Bake at the recommended temperature and watch closely. Remove when edges are just turning golden to maintain the pale top and crisp edge.
Conclusion
Shortbread Cookies are proof that simple ingredients can produce extraordinary results: buttery flavor, tender crumb, and endless variations. They’re quick enough for weekday baking and refined enough for gifting. Whether you keep them classic or try a flavored twist, they’re easy to make, budget-friendly, and universally loved — the perfect recipe to share with family and friends. For another reliable guide and recipe inspiration, check out the Preppy Kitchen shortbread cookies recipe.

Shortbread Cookies
Equipment
- Mixing Bowl
- Baking Tray
- Rolling Pin
- Cookie Cutters
Ingredients
Ingredients
- 1.25 cups All-purpose flour Preferably T55, sifted if lumpy
- 5 tbsp Unsalted butter Cold and cubed, keep refrigerated until use
- 1/3 cup Caster sugar Measured level in a dry cup
- 1 small Egg Lightly beaten at room temperature
- 1 pinch Salt Fine table salt
- 1 tsp Flavoring of choice Vanilla extract, finely grated lemon zest, or 1/2 tsp ground cinnamon
Instructions
- In a mixing bowl, combine flour, caster sugar, a pinch of salt, and your chosen flavoring. Whisk briefly to distribute everything evenly.
- Add the cold, cubed butter. Rub the butter into the flour mixture until it resembles coarse crumbs with pea-sized butter pieces.
- Add the beaten egg and gently mix until a dough forms. Do not overwork the dough.
- Form the dough into a ball, flatten into a disk, wrap in floured plastic wrap, and chill in the refrigerator for 30 minutes.
- Preheat your oven to 200°C (390°F).

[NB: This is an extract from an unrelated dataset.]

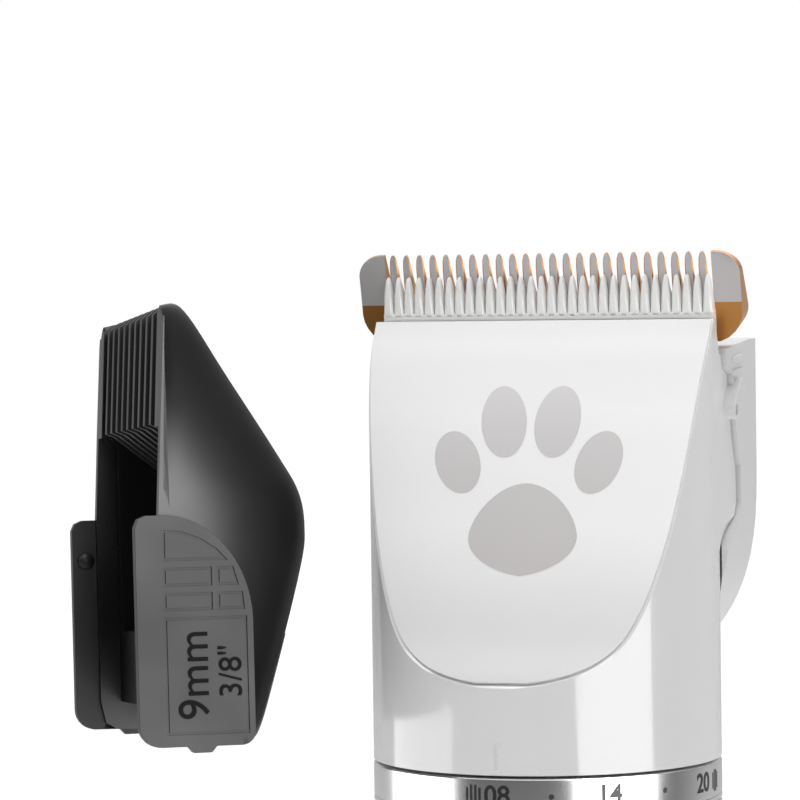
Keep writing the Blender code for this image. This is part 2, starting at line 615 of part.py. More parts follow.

Roll the dough to about 1/4-inch thick on a floured surface.
- Cut with cookie cutters and place cookies on a buttered or parchment-lined baking tray, spacing them about 1 inch apart.
- Bake for about 10 minutes, or until the edges are just lightly golden. Watch closely.
- Remove from the oven and cool on a wire rack before serving.